Since apocalyptic visions are nearly universal in the religious literature of the world, and probably always have been, it’s not surprising that they should figure largely in the fantasies of imaginative storytellers. Even before the term “science fiction” had been coined, stories of universal or near-universal extinction brought about not by the anger of the deities but by the innate hazards of existence were being written and achieving wide popularity. Nineteenth-century writers were particularly fond of them. Thus we find such books as Jean-Baptiste Cousin de Grainville’s The Last Man, or Omegarus and Syderia (1805) and Mary Shelley’s The Last Man (1826), which was written under the shadow of a worldwide epidemic of cholera that raged from 1818 to 1822. Edgar Allan Poe sent a comet into the Earth in “The Conversation of Eiros and Charmion” (1839).

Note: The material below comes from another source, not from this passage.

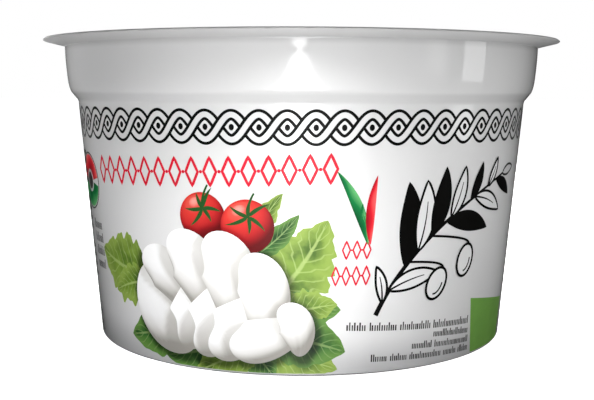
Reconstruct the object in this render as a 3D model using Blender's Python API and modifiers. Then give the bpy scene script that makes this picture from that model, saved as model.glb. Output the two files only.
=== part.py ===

The French astronomer Camille Flammarion’s astonishing novel of 1893, La Fin du Monde, or Omega in its English translation, brought the world to the edge of doom—but only to the edge—as another giant comet crosses our path. H. G. Wells told a similar story of near-destruction, almost surely inspired by Flammarion’s, in “The Star” (1897). In his classic novel The Time Machine (1895) Wells had already taken his time traveler to the end of life on Earth and beyond. (“All the sounds of man, the bleating of sheep, the cries of birds, the hum of insects, the stir that makes the background of our lives—all that was over.”) Another who must certainly have read Flammarion is his compatriot Jules Verne, who very likely drew on the latter sections of Omega for his novella, “The Eternal Adam” (1905). Here Verne espouses a cyclical view of the world: Earth is destroyed by a calamitous earthquake and flood, but the continent of Atlantis wondrously emerges from the depths to provide a new home for the human race, which after thousands of years of toil rebuilds civilization; and we are given a glimpse, finally, of a venerable scholar of the far future looking back through the archives of humanity, “bloodied by the innumerable hardships suffered by those who had gone before him,” and coming, “slowly, reluctantly, to an intimate conviction of the eternal return of all things.”